Executive sponsorship should span finance, HR, operations, and IT. Construction ERP integration sits at the intersection of project delivery and workforce administration. If one function dominates the design, the result is often technically complete but operationally weak. Shared governance produces better controls, stronger adoption, and more credible ROI.
How to measure ROI from Odoo payroll and HR integration
The ROI case should combine hard savings and control improvements. Hard savings typically include reduced payroll rework, fewer manual journal entries, lower reconciliation effort, faster close cycles, and less time spent correcting project coding errors. Control improvements include better labor forecast accuracy, reduced compliance exposure, improved billing support for time-and-material projects, and stronger confidence in project margin reporting.

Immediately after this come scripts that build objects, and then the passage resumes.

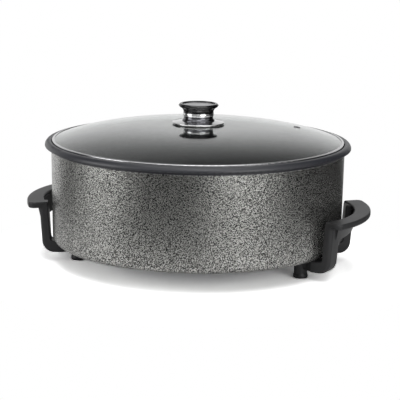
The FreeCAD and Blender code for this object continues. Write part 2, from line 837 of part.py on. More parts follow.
def vent_place(shape):
    """Move a shape from the origin to the vent, square to the glass."""
    slope = 3 * lid_rise * vent_distance ** 2 / glass_radius ** 3
    tilted = shape.rotated(ORIGIN, Vector(0, 1, 0), math.degrees(math.atan(slope)))
    moved = tilted.translated(Vector(vent_distance, 0, glass_height(vent_distance)))
    return spun(moved, vent_angle)


def make_lid_glass():
    """Domed glass disc; one cubic curve is exactly its profile."""
    def dome(drop):
        poles = [Vector(0, 0, glass_top - drop), Vector(glass_radius / 3, 0, glass_top - drop),
                 Vector(glass_radius * 2 / 3, 0, glass_top - drop),
                 Vector(glass_radius, 0, glass_edge_height - drop)]
        curve = Part.BezierCurve()
        curve.setPoles(poles)
        return curve.toShape()
    edge = Part.LineSegment(upright(glass_radius, glass_edge_height),
                            upright(glass_radius, glass_edge_height - glass)).toShape()
    axis = Part.LineSegment(upright(0, glass_top), upright(0, glass_top - glass)).toShape()
    profile = Part.Wire(Part.__sortEdges__([dome(0), edge, dome(glass), axis]))
    solid = Part.Face(profile).revolve(ORIGIN, UP, TURN)
    knob_hole = Part.makeCylinder(glass_hole_radius, 3 * glass, Vector(0, 0, glass_top - 2 * glass))
    vent_hole = vent_place(Part.makeCylinder(vent_hole_radius, 4 * glass, Vector(0, 0, -2 * glass)))
    return solid.cut(knob_hole).cut(vent_hole)


def make_lid_band():
    """Rolled steel band, crimped over the glass's edge, with a flat foot on the pan's ledge."""
    foot = rim_height - seat_depth + seat_gap
    lap = glass_radius - band_lap
    low_lap = glass_radius - 0.6 * band_lap
    outer_top = glass_height(glass_radius) + band_sheet
    inside = glass_radius + fit_gap
    return turned([
        (lid_radius, foot, 0.4),
        (lid_radius, outer_top + 0.1, 0.6),
        (lap, glass_height(lap) + fit_gap + band_sheet, 0.3),
        (lap, glass_height(lap) + fit_gap),
        (inside, glass_height(glass_radius) + fit_gap),
        (inside, glass_height(glass_radius) - glass - fit_gap),
        (low_lap, glass_height(glass_radius) - glass - fit_gap),
        (low_lap, foot),
    ])


def make_vent_eyelet():
    """Steel eyelet that lines the vent hole."""
    barrel = vent_hole_radius - fit_gap
    low = -glass - 2 * fit_gap
    lower_flange = eyelet_flange - 0.5
    return vent_place(turned([
        (eyelet_bore, eyelet_sheet + fit_gap, 0.2),
        (eyelet_flange, eyelet_sheet + fit_gap, 0.3),
        (eyelet_flange, fit_gap),
        (barrel, fit_gap),
        (barrel, low),
        (lower_flange, low),
        (lower_flange, low - eyelet_sheet, 0.2),
        (eyelet_bore, low - eyelet_sheet, 0.2),
    ]))


# ---- knob ----
def make_knob_grip():
    """Waisted knob with a wide cap, hollowed on top for the inlay and below for the insert."""
    insert_top = collar_base + insert_length
    return turned([
        (insert_radius + fit_gap, collar_base),
        (insert_radius + fit_gap, insert_top),
        (0, insert_top),
        (0, knob_top - inlay_depth),
        (inlay_radius + fit_gap, knob_top - inlay_depth),
        (inlay_radius + fit_gap, knob_top, 0.5),
        (inlay_radius + cap_rim, knob_top, 1.0),
        (cap_radius, knob_top - cap_edge, 1.0),
        (cap_radius - 1.8, knob_top - cap_edge - 2.2, 1.5),
        (neck_radius + 1.8, neck_base + neck_height + 1.6, 3.0),
        (neck_radius - 0.2, neck_base + 0.5 * neck_height, 5.0),
        (neck_radius + 0.2, neck_base, 0.4),
        (spigot_radius, neck_base),
        (spigot_radius, collar_base),
    ])


def make_knob_inlay():
    """Metal disc in the top of the knob."""
    base = knob_top - inlay_depth
    return turned([(0, base), (inlay_radius, base), (inlay_radius, base + inlay_thickness, 0.5),
                   (0, base + inlay_thickness)])


def make_knob_insert():
    """Brass insert moulded into the knob."""
    return disc(insert_radius, m6_radius + tap_gap, collar_base, insert_length)


def make_knob_ring():
    """Bright ring under the neck."""
    return turned([
        (spigot_radius + fit_gap, ring_base),
        (ring_radius - 0.6, ring_base, 0.5),
        (ring_radius, ring_base + 0.5 * ring_height, 2.0),
        (ring_radius - 0.3, neck_base, 0.5),
        (spigot_radius + fit_gap, neck_base),
    ])


def make_knob_collar():
    """Bright collar that flares to its foot."""
    return turned([
        (spigot_radius + fit_gap, collar_base),
        (collar_radius, collar_base, 0.7),
        (collar_radius, collar_base + 1.4, 1.0),
        (collar_waist, collar_base + 0.55 * collar_height, 3.0),
        (collar_waist + 0.2, ring_base, 0.5),
        (spigot_radius + fit_gap, ring_base),
    ])


def make_knob_saucer():
    """Spun saucer under the collar, with a rolled bead at its rim."""
    hole = m6_radius + screw_clearance
    seat = collar_base
    outer = saucer_radius - saucer_bead
    bead = Part.makeTorus(outer, saucer_bead, Vector(0, 0, saucer_base + saucer_bead))
    sheet = turned([
        (hole, seat - saucer_sheet), (spigot_radius + 3, seat - saucer_sheet, 2.0),
        (outer, saucer_base + 0.4), (outer, saucer_base + 0.4 + saucer_sheet),
        (collar_radius + 1, seat, 3.0), (hole, seat),
    ])
    return joined(sheet, bead)


def make_knob_gasket():
    """Silicone washer that the saucer presses on the glass."""
    return turned([
        (glass_hole_radius, glass_top),
        (gasket_radius, glass_top),
        (gasket_radius, saucer_base),
        (spigot_radius + gasket_step, saucer_base),
        (spigot_radius - gasket_step, collar_base - saucer_sheet),
        (glass_hole_radius, collar_base - saucer_sheet),
    ])


def make_knob_inner_gasket():
    """Silicone washer under the glass."""
    top = glass_height(inner_gasket_radius) - glass
    return disc(inner_gasket_radius, m6_radius + screw_clearance, top - inner_gasket_thickness,
                inner_gasket_thickness)


def knob_screw_seat():
    """Underside of the washer inside the lid."""
    top = glass_height(inner_gasket_radius) - glass
    return top - inner_gasket_thickness - knob_washer_thickness


def make_knob_washer():
    """Steel washer inside the lid."""
    return disc(knob_washer_radius, m6_radius + screw_clearance, knob_screw_seat(), knob_washer_thickness)


def make_knob_screw():
    """Screw up through the glass into the knob's insert."""
    tip = collar_base + insert_length - screw_tip_gap
    return [pan_head_screw(m6_radius, knob_screw_seat(), tip, ORIGIN)]


# ---- all pieces ----
def pieces():
    """Name and solid, or list of like solids, of every piece."""
    made = {
        "pan_body": make_pan_body(),
        "handle_right": make_handle(0.0),
        "handle_left": make_handle(180.0),
    }
    for name, spot in foot_spots():
        made[name] = make_foot(spot)
    made.update({
        "handle_screws": make_handle_screws(),
        "handle_washers": make_handle_washers(),
        "heating_element": make_heating_element(),
        "end_seals": make_end_seals(),
        "element_clips": make_element_clips(),
        "clip_screws": make_clip_screws(),
        "inlet_socket": make_inlet_socket(),
        "socket_screws": make_socket_screws(),
        "terminal_pins": make_terminal_pins(),
        "probe_sleeve": make_probe_sleeve(),
        "probe_clamp": make_probe_clamp(),
        "clamp_screws": make_clamp_screws(),
        "earth_contact": make_earth_contact(),
        "earth_screw": make_earth_screw(),
        "reflector": make_reflector(),
        "reflector_screws": make_reflector_screws(),
        "lid_glass": make_lid_glass(),
        "lid_band": make_lid_band(),
        "vent_eyelet": make_vent_eyelet(),
        "knob_grip": make_knob_grip(),
        "knob_inlay": make_knob_inlay(),
        "knob_insert": make_knob_insert(),
        "knob_ring": make_knob_ring(),
        "knob_collar": make_knob_collar(),
        "knob_saucer": make_knob_saucer(),
        "knob_gasket": make_knob_gasket(),
        "knob_inner_gasket": make_knob_inner_gasket(),
        "knob_washer": make_knob_washer(),
        "knob_screw": make_knob_screw(),
    })
    return made


def main():
    """Write one STEP file for each piece."""
    os.makedirs("parts", exist_ok=True)
    for name, made in pieces().items():
        solids = made if isinstance(made, list) else [made]
        shape = solids[0] if len(solids) == 1 else Part.makeCompound(solids)
        assert shape.isValid() and len(shape.Solids) == len(solids), name
        shape.exportStep(f"parts/{name}.step")
        print(f"{name}: {len(solids)} solid(s), {shape.Volume / 1000:.2f} cm3")


main()
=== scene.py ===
"""Dress and light a wide electric pan: hammered body, loose domed glass lid, moulded side handles.

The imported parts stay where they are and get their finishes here. Both handles and the knob's grip
and inlay are built in this file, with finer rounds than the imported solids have, and are drawn in
millimetres. All else is in metres; +Z is up, the table is z = 0, +X runs along the right handle.
"""

import logging
import math
from dataclasses import dataclass, field
from enum import Enum
from typing import Protocol

import bmesh
import bpy
from mathutils import Matrix, Vector


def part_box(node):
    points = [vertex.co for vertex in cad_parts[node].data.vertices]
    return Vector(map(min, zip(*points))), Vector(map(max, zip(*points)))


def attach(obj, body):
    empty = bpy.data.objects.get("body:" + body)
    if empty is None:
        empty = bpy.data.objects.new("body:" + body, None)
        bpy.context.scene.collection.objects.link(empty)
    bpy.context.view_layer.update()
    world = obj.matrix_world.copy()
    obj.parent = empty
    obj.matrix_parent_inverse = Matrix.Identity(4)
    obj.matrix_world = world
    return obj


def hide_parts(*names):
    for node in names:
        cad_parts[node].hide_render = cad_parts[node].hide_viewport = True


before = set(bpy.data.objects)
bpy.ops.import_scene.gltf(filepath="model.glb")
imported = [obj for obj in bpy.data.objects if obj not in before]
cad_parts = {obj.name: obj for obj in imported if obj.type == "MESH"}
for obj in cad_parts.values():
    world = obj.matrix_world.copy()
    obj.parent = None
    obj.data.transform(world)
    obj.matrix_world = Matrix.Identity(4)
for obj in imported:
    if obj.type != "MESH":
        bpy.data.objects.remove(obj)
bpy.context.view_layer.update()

Material = bpy.types.Material
Piece = bpy.types.Object
Socket = bpy.types.NodeSocket
Tree = bpy.types.NodeTree

LOG = logging.getLogger("pan")
MM = 0.001
ORIGIN = Vector((0.0, 0.0, 0.0))
# Points of a mesh closer than this become one.
MERGE_MM = 0.0005
# Straight pieces in each round of a turned profile.
ROUND_STEPS = 6
# Edges that turn by more than this stay sharp.
SHARP_DEGREES = 30.0
# Keeps the inset at a sharp corner within twice its distance.
MITRE_LIMIT = 0.5
# Times a place, leaves its level part.
FLATTEN = (1.0, 1.0, 0.0)


# ---- shared tools ----
def linear(hex_colour: str) -> tuple[float, float, float, float]:
    """Turn an sRGB hex colour into linear light.

    Args:
        hex_colour: Six hex digits, such as "8a8a8c".

    Returns:
        Red, green, blue and an alpha of 1.
    """
    channels = [int(hex_colour[i:i + 2], 16) / 255 for i in (0, 2, 4)]
    light = [c / 12.92 if c <= 0.04045 else ((c + 0.055) / 1.055) ** 2.4 for c in channels]
    return (light[0], light[1], light[2], 1.0)


def per_metre(feature_mm: float) -> float:
    """Scale of a texture whose features are a number of millimetres across."""
    return 1 / (feature_mm * MM)


def add_node(tree: Tree, kind: str, values: dict | None = None, links: dict | None = None,
             **settings: object) -> bpy.types.NodeOutputs:
    """Add a node with its settings, its unlinked inputs and its links.

    Args:
        tree: Node tree that gets the node.
        kind: Blender's name of the shader node's type, without ShaderNode in front.
        values: Input name or number to value.
        links: Input name or number to the output that feeds it.
        **settings: Properties of the node itself.

    Returns:
        The new node's outputs.
    """
    node = tree.nodes.new("ShaderNode" + kind)
    for key, value in settings.items():
        setattr(node, key, value)
    for socket, value in (values or {}).items():
        node.inputs[socket].default_value = value
    for socket, source in (links or {}).items():
        tree.links.new(source, node.inputs[socket])
    return node.outputs


def new_material(name: str) -> tuple[Material, Tree]:
    """Make an empty node material.

    Args:
        name: Name of the finish.

    Returns:
        The material and its node tree.
    """
    material = bpy.data.materials.new(name)
    material.use_nodes = True
    material.node_tree.nodes.clear()
    return material, material.node_tree


# ---- shaped pieces, drawn in millimetres ----
class Operation(Enum):
    """What is done with solids that meet another one."""

    JOIN = "UNION"
    CUT = "DIFFERENCE"


def unit(degrees: float) -> Vector:
    """Level direction at an angle from +X."""
    return Vector((math.cos(math.radians(degrees)), math.sin(math.radians(degrees)), 0.0))


def bend(corner: Vector, after: Vector, before: Vector, radius: float, steps: int) -> list[Vector]:
    """Round a corner between two straight runs.

    Args:
        corner: Where the runs would meet.
        after: A point on the run that leaves the corner.
        before: A point on the run that comes to it.
        radius: Radius of the round.
        steps: Pieces that the arc is made of.

    Returns:
        Points of the arc, from the first run to the second.
    """
    back, ahead = (before - corner).normalized(), (after - corner).normalized()
    half = back.angle(ahead) / 2
    centre = corner + (back + ahead).normalized() * (radius / math.sin(half))
    start = corner + back * (radius / math.tan(half)) - centre
    end = corner + ahead * (radius / math.tan(half)) - centre
    return [centre + radius * start.slerp(end, i / steps) for i in range(steps + 1)]


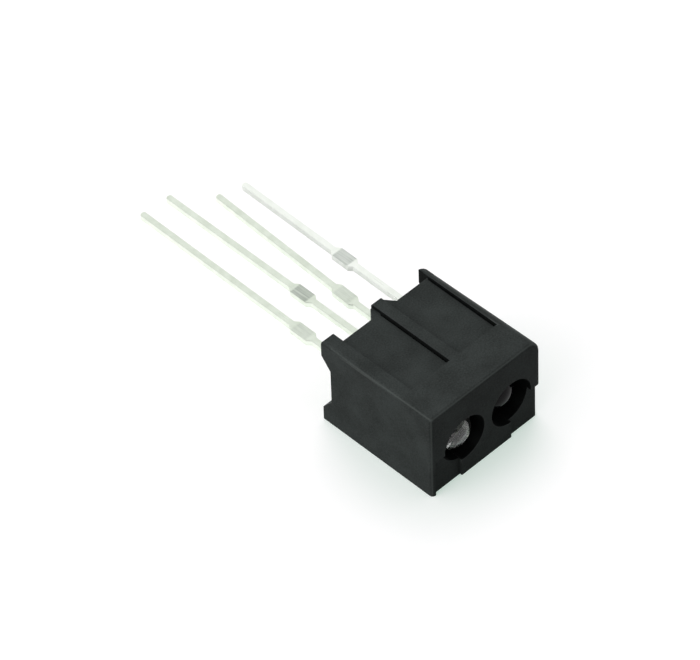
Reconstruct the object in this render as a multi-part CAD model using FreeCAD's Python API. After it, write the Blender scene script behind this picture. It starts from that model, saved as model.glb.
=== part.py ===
import FreeCAD, Part
import math
import os
from FreeCAD import Vector

# Infrared reflective sensor: a black moulded housing with two parallel bores, which hold a
# clear emitter and a dark detector side by side. Each device is an epoxy body cast round two
# stamped leads, a chip and a bond wire.
#
# The lenses look towards -Y and the leads leave the back towards +Y. The part rests on its
# base in the plane Z = 0, and the origin is the middle of the base. All sizes are in mm.

# Housing block
body_width = 10.7
body_depth = 9.8
body_height = 7.9
marked_edge_front_radius = 1.7
marked_edge_back_radius = 1.25
plain_edge_radius = 0.3
front_edge_radius = 0.28

# Feet that keep the block clear of the board it is soldered to
foot_standoff = 0.85
corner_foot_width = 1.13
top_foot_height = 1.4
top_foot_slant = 1.05
base_foot_height = 1.25
base_foot_slant = 1.0
foot_nose_radius = 0.12
key_foot_root = 2.4
key_foot_tip = 1.1
key_foot_radius = 0.3

# Ribs and pockets of the top
front_land = 3.03
pocket_depth = 0.31
pocket_ramp = 0.12
rim_width = 1.13
key_rib_width = 0.9

# Bores and the flange seats behind them
bore_pitch = 4.6
bore_offset = 0.2
bore_height = 3.5
bore_diameter = 3.85
bore_mouth_chamfer = 0.04
flange_clearance = 0.075

# Lowered panels at the foot of the front face, one outside each bore, deeper towards the top
panel_inner_edge = 2.45
panel_height = 3.3
panel_base_depth = 0.2
panel_top_depth = 0.4
panel_side_strip = 0.35
panel_corner_bevel = 0.3

# Epoxy bodies of the two devices
barrel_diameter = 3.5
flange_diameter = 4.15
flange_thickness = 1.0
flange_setback = 5.95
emitter_length = 5.8
detector_length = 5.45

# Stamped leads
lead_pitch = 2.54
lead_width = 0.5
lead_thickness = 0.5
lead_lift_start = 0.5
lead_lift_run = 1.9
lead_tip_bevel = 0.12
tie_stub_width = 1.0
tie_stub_length = 2.2
tie_stub_taper = 0.3
near_stub_distance = 2.8
far_stub_distance = 5.4
detector_stub_shift = 0.45
emitter_tail = 20.2
detector_tail = 17.2
emitter_lift = 0.75
detector_lift = 0.52
cathode_rise = 0.18
anode_rise = 0
collector_rise = 0.95
emitter_pin_rise = 0.26

# Lead ends inside the epoxy
post_length = 3.3
post_reach = 0.4
post_width = 0.4
carrier_length = 2.3
carrier_neck = 0.9
head_diameter = 1.0
head_length = 0.7
cup_depth = 0.3
cup_mouth_diameter = 0.84
cup_floor_diameter = 0.62

# Chips, die adhesive and bond wires
emitter_chip_size = 0.36
emitter_chip_height = 0.25
detector_chip_size = 0.56
detector_chip_height = 0.22
die_bond_thickness = 0.04
die_bond_margin = 0.03
bond_wire_diameter = 0.08
bond_wire_rise = 0.35
bond_wire_sides = 8

# Positions that follow from the sizes above
half_width = body_width / 2
front_y = -(body_depth + foot_standoff) / 2
back_y = front_y + body_depth
foot_y = back_y + foot_standoff
flange_back_y = front_y + flange_setback
flange_front_y = flange_back_y - flange_thickness
barrel_radius = barrel_diameter / 2
flange_radius = flange_diameter / 2
seat_radius = flange_radius + flange_clearance
emitter_x = bore_offset - bore_pitch / 2
detector_x = bore_offset + bore_pitch / 2
pocket_floor = body_height - pocket_depth
overcut = 1.0


def block(x0, x1, y0, y1, z0, z1):
    """A box between two corners."""
    return Part.makeBox(x1 - x0, y1 - y0, z1 - z0, Vector(x0, y0, z0))


def rod(radius, length, x, y, z):
    """A cylinder that runs from the point (x, y, z) towards +Y."""
    return Part.makeCylinder(radius, length, Vector(x, y, z), Vector(0, 1, 0))


def side_profile(points, x0, x1):
    """A solid with a closed (y, z) outline, from x0 to x1."""
    corners = [Vector(x0, y, z) for y, z in points]
    face = Part.Face(Part.makePolygon(corners + corners[:1]))
    return face.extrude(Vector(x1 - x0, 0, 0))


def plan_profile(points, z0, z1):
    """A solid with a closed (x, y) outline, from z0 to z1."""
    corners = [Vector(x, y, z0) for x, y in points]
    face = Part.Face(Part.makePolygon(corners + corners[:1]))
    return face.extrude(Vector(0, 0, z1 - z0))


def fuse_all(first, others):
    """One solid out of pieces that overlap or share faces."""
    return first.fuse(others).removeSplitter()


def edges_where(shape, test):
    """The straight edges of a shape whose two ends pass a test."""
    return [edge for edge in shape.Edges
            if len(edge.Vertexes) == 2 and all(test(v.Point) for v in edge.Vertexes)]


# Housing

def envelope():
    """The outer form over the whole depth: one long top edge rounded wide, which marks the
    detector's side, the other one small, and the front edges above the base smaller still."""
    form = block(-half_width, half_width, front_y, foot_y, 0, body_height)
    marked = long_top_edge(form, half_width)
    radii = marked_edge_front_radius, marked_edge_back_radius
    if marked.Vertexes[0].Point.y > marked.Vertexes[-1].Point.y:
        radii = radii[::-1]
    form = form.makeFillet(*radii, [marked])
    form = form.makeFillet(plain_edge_radius, [long_top_edge(form, -half_width)])
    front = edges_where(form, lambda p: abs(p.y - front_y) < 1e-6)
    return form.makeFillet(front_edge_radius, [e for e in front if e.BoundBox.ZMax > 1e-6])


def long_top_edge(form, x):
    """The edge that runs along the top of a block, on the side x."""
    return edges_where(
        form, lambda p: abs(p.x - x) < 1e-6 and abs(p.z - body_height) < 1e-6)[0]


def top_pocket(x0, x1):
    """A shallow pocket in the top, open at the back, with a steep end at its front."""
    start = front_y + front_land
    outline = [(start, body_height), (start + pocket_ramp, pocket_floor),
               (back_y + overcut, pocket_floor), (back_y + overcut, body_height + overcut),
               (start, body_height + overcut)]
    return side_profile(outline, x0, x1)


def top_foot(x0, x1, top):
    """A foot at the upper edge of the back, slanted underneath, from the given height down."""
    nose = foot_nose_radius
    under = body_height - top_foot_height
    outline = [(back_y - overcut, top), (foot_y - nose, top), (foot_y, top - nose),
               (foot_y, under), (back_y, under - top_foot_slant),
               (back_y - overcut, under - top_foot_slant)]
    return side_profile(outline, x0, x1)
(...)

A practical KPI set includes payroll exception rate, percentage of labor posted to the correct project and cost code on first pass, time-to-close payroll journals into Odoo, certification compliance rate, overtime variance against plan, and labor cost visibility lag. These metrics give executives a balanced view of efficiency, control, and business impact.
Final perspective
Connecting Odoo with payroll and HR systems in construction is a strategic integration initiative, not a back-office convenience project. It links workforce execution to project financial control, strengthens compliance, and gives leaders a more reliable view of labor-driven margin performance. Firms that treat integration as part of cloud ERP modernization, with strong data governance and workflow design, are better positioned to scale operations without increasing administrative friction.
For enterprise and growth-stage construction companies, the target state is clear: one governed labor data chain from hire to assignment, from time capture to payroll, and from payroll to project profitability in Odoo. That is the foundation for better decision-making, stronger automation, and more resilient construction operations.